### WHAT YOU WILL DO
Provide the data again in its entirety, exactly as given.

### ENTRIES SUPPLIED
┄┄┄┄┄┄

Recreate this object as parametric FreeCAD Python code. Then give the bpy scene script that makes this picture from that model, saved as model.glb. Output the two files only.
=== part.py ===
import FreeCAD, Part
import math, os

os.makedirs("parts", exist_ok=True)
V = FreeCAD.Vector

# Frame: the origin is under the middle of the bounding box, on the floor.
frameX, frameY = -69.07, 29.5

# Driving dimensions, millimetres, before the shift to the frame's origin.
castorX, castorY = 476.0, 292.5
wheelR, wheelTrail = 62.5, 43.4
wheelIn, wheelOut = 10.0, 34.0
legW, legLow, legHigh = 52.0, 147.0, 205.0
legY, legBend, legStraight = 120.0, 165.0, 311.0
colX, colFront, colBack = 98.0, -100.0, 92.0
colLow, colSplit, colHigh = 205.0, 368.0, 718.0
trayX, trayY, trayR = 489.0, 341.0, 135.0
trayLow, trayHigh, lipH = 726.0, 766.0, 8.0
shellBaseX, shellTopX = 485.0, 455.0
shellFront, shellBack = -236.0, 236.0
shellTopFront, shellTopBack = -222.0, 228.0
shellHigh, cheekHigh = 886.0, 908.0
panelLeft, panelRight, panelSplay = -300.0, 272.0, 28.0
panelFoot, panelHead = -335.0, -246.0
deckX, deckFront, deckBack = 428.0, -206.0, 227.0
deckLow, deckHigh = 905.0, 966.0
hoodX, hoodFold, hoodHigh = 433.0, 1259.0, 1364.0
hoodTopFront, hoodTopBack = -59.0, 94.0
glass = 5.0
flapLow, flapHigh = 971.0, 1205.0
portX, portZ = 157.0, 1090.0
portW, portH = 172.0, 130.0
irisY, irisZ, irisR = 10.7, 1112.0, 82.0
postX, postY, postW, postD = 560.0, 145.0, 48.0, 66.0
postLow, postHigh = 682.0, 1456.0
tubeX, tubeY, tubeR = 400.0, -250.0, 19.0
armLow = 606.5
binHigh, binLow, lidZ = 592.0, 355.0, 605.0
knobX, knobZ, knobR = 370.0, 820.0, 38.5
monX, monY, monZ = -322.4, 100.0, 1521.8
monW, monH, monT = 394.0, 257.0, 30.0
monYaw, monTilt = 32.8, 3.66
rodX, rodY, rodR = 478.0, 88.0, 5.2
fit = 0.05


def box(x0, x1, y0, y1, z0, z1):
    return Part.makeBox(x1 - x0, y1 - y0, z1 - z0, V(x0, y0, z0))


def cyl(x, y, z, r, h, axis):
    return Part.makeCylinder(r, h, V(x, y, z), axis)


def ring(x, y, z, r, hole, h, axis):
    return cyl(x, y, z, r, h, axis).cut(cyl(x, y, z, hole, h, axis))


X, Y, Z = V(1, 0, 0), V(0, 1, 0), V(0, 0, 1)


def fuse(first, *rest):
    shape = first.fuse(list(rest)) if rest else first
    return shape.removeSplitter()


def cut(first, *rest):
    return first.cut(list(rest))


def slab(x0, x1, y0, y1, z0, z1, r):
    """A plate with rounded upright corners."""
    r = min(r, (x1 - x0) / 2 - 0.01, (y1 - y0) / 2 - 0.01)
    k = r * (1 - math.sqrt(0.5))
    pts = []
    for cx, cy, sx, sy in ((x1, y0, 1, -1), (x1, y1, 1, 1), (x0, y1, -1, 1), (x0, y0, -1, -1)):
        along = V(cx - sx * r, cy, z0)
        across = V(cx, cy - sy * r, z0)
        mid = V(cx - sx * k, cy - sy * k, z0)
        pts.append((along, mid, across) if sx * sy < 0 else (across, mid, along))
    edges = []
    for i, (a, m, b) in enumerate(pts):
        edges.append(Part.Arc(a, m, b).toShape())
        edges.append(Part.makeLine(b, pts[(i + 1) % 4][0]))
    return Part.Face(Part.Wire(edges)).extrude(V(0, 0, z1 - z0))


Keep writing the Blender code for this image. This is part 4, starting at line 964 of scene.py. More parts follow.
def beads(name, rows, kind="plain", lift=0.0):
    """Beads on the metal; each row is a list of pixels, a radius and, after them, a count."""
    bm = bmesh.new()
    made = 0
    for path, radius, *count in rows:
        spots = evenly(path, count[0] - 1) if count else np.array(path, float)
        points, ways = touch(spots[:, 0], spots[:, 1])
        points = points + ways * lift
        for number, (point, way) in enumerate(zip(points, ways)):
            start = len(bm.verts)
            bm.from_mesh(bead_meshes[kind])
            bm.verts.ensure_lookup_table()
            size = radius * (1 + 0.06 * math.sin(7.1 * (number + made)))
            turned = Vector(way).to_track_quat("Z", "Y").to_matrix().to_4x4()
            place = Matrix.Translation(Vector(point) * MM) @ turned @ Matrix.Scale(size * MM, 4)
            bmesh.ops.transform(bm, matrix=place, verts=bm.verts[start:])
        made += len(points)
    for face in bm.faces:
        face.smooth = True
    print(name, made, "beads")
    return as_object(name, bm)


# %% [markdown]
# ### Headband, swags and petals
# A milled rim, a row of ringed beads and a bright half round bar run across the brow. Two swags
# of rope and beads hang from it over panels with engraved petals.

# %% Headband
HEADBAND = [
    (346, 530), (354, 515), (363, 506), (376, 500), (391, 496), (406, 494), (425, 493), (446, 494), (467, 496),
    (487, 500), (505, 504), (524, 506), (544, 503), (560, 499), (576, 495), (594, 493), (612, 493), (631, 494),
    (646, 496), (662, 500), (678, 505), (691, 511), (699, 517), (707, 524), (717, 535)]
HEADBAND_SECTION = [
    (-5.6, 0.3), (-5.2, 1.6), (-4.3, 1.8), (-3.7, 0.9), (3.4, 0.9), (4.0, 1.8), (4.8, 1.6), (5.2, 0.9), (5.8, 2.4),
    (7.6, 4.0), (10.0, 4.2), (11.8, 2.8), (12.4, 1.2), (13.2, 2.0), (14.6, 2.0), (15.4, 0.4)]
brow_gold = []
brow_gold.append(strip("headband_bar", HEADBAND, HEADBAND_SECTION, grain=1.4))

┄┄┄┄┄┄

### REPLY TO THE TASK
Recreate this object as parametric FreeCAD Python code. Then give the bpy scene script that makes this picture from that model, saved as model.glb. Output the two files only.
=== part.py ===
import FreeCAD, Part
import math, os

os.makedirs("parts", exist_ok=True)
V = FreeCAD.Vector

# Frame: the origin is under the middle of the bounding box, on the floor.
frameX, frameY = -69.07, 29.5

# Driving dimensions, millimetres, before the shift to the frame's origin.
castorX, castorY = 476.0, 292.5
wheelR, wheelTrail = 62.5, 43.4
wheelIn, wheelOut = 10.0, 34.0
legW, legLow, legHigh = 52.0, 147.0, 205.0
legY, legBend, legStraight = 120.0, 165.0, 311.0
colX, colFront, colBack = 98.0, -100.0, 92.0
colLow, colSplit, colHigh = 205.0, 368.0, 718.0
trayX, trayY, trayR = 489.0, 341.0, 135.0
trayLow, trayHigh, lipH = 726.0, 766.0, 8.0
shellBaseX, shellTopX = 485.0, 455.0
shellFront, shellBack = -236.0, 236.0
shellTopFront, shellTopBack = -222.0, 228.0
shellHigh, cheekHigh = 886.0, 908.0
panelLeft, panelRight, panelSplay = -300.0, 272.0, 28.0
panelFoot, panelHead = -335.0, -246.0
deckX, deckFront, deckBack = 428.0, -206.0, 227.0
deckLow, deckHigh = 905.0, 966.0
hoodX, hoodFold, hoodHigh = 433.0, 1259.0, 1364.0
hoodTopFront, hoodTopBack = -59.0, 94.0
glass = 5.0
flapLow, flapHigh = 971.0, 1205.0
portX, portZ = 157.0, 1090.0
portW, portH = 172.0, 130.0
irisY, irisZ, irisR = 10.7, 1112.0, 82.0
postX, postY, postW, postD = 560.0, 145.0, 48.0, 66.0
postLow, postHigh = 682.0, 1456.0
tubeX, tubeY, tubeR = 400.0, -250.0, 19.0
armLow = 606.5
binHigh, binLow, lidZ = 592.0, 355.0, 605.0
knobX, knobZ, knobR = 370.0, 820.0, 38.5
monX, monY, monZ = -322.4, 100.0, 1521.8
monW, monH, monT = 394.0, 257.0, 30.0
monYaw, monTilt = 32.8, 3.66
rodX, rodY, rodR = 478.0, 88.0, 5.2
fit = 0.05


def box(x0, x1, y0, y1, z0, z1):
    return Part.makeBox(x1 - x0, y1 - y0, z1 - z0, V(x0, y0, z0))


def cyl(x, y, z, r, h, axis):
    return Part.makeCylinder(r, h, V(x, y, z), axis)


def ring(x, y, z, r, hole, h, axis):
    return cyl(x, y, z, r, h, axis).cut(cyl(x, y, z, hole, h, axis))


X, Y, Z = V(1, 0, 0), V(0, 1, 0), V(0, 0, 1)


def fuse(first, *rest):
    shape = first.fuse(list(rest)) if rest else first
    return shape.removeSplitter()


def cut(first, *rest):
    return first.cut(list(rest))


def slab(x0, x1, y0, y1, z0, z1, r):
    """A plate with rounded upright corners."""
    r = min(r, (x1 - x0) / 2 - 0.01, (y1 - y0) / 2 - 0.01)
    k = r * (1 - math.sqrt(0.5))
    pts = []
    for cx, cy, sx, sy in ((x1, y0, 1, -1), (x1, y1, 1, 1), (x0, y1, -1, 1), (x0, y0, -1, -1)):
        along = V(cx - sx * r, cy, z0)
        across = V(cx, cy - sy * r, z0)
        mid = V(cx - sx * k, cy - sy * k, z0)
        pts.append((along, mid, across) if sx * sy < 0 else (across, mid, along))
    edges = []
    for i, (a, m, b) in enumerate(pts):
        edges.append(Part.Arc(a, m, b).toShape())
        edges.append(Part.makeLine(b, pts[(i + 1) % 4][0]))
    return Part.Face(Part.Wire(edges)).extrude(V(0, 0, z1 - z0))


Keep writing the Blender code for this image. This is part 4, starting at line 964 of scene.py. More parts follow.
def beads(name, rows, kind="plain", lift=0.0):
    """Beads on the metal; each row is a list of pixels, a radius and, after them, a count."""
    bm = bmesh.new()
    made = 0
    for path, radius, *count in rows:
        spots = evenly(path, count[0] - 1) if count else np.array(path, float)
        points, ways = touch(spots[:, 0], spots[:, 1])
        points = points + ways * lift
        for number, (point, way) in enumerate(zip(points, ways)):
            start = len(bm.verts)
            bm.from_mesh(bead_meshes[kind])
            bm.verts.ensure_lookup_table()
            size = radius * (1 + 0.06 * math.sin(7.1 * (number + made)))
            turned = Vector(way).to_track_quat("Z", "Y").to_matrix().to_4x4()
            place = Matrix.Translation(Vector(point) * MM) @ turned @ Matrix.Scale(size * MM, 4)
            bmesh.ops.transform(bm, matrix=place, verts=bm.verts[start:])
        made += len(points)
    for face in bm.faces:
        face.smooth = True
    print(name, made, "beads")
    return as_object(name, bm)


# %% [markdown]
# ### Headband, swags and petals
# A milled rim, a row of ringed beads and a bright half round bar run across the brow. Two swags
# of rope and beads hang from it over panels with engraved petals.

# %% Headband
HEADBAND = [
    (346, 530), (354, 515), (363, 506), (376, 500), (391, 496), (406, 494), (425, 493), (446, 494), (467, 496),
    (487, 500), (505, 504), (524, 506), (544, 503), (560, 499), (576, 495), (594, 493), (612, 493), (631, 494),
    (646, 496), (662, 500), (678, 505), (691, 511), (699, 517), (707, 524), (717, 535)]
HEADBAND_SECTION = [
    (-5.6, 0.3), (-5.2, 1.6), (-4.3, 1.8), (-3.7, 0.9), (3.4, 0.9), (4.0, 1.8), (4.8, 1.6), (5.2, 0.9), (5.8, 2.4),
    (7.6, 4.0), (10.0, 4.2), (11.8, 2.8), (12.4, 1.2), (13.2, 2.0), (14.6, 2.0), (15.4, 0.4)]
brow_gold = []
brow_gold.append(strip("headband_bar", HEADBAND, HEADBAND_SECTION, grain=1.4))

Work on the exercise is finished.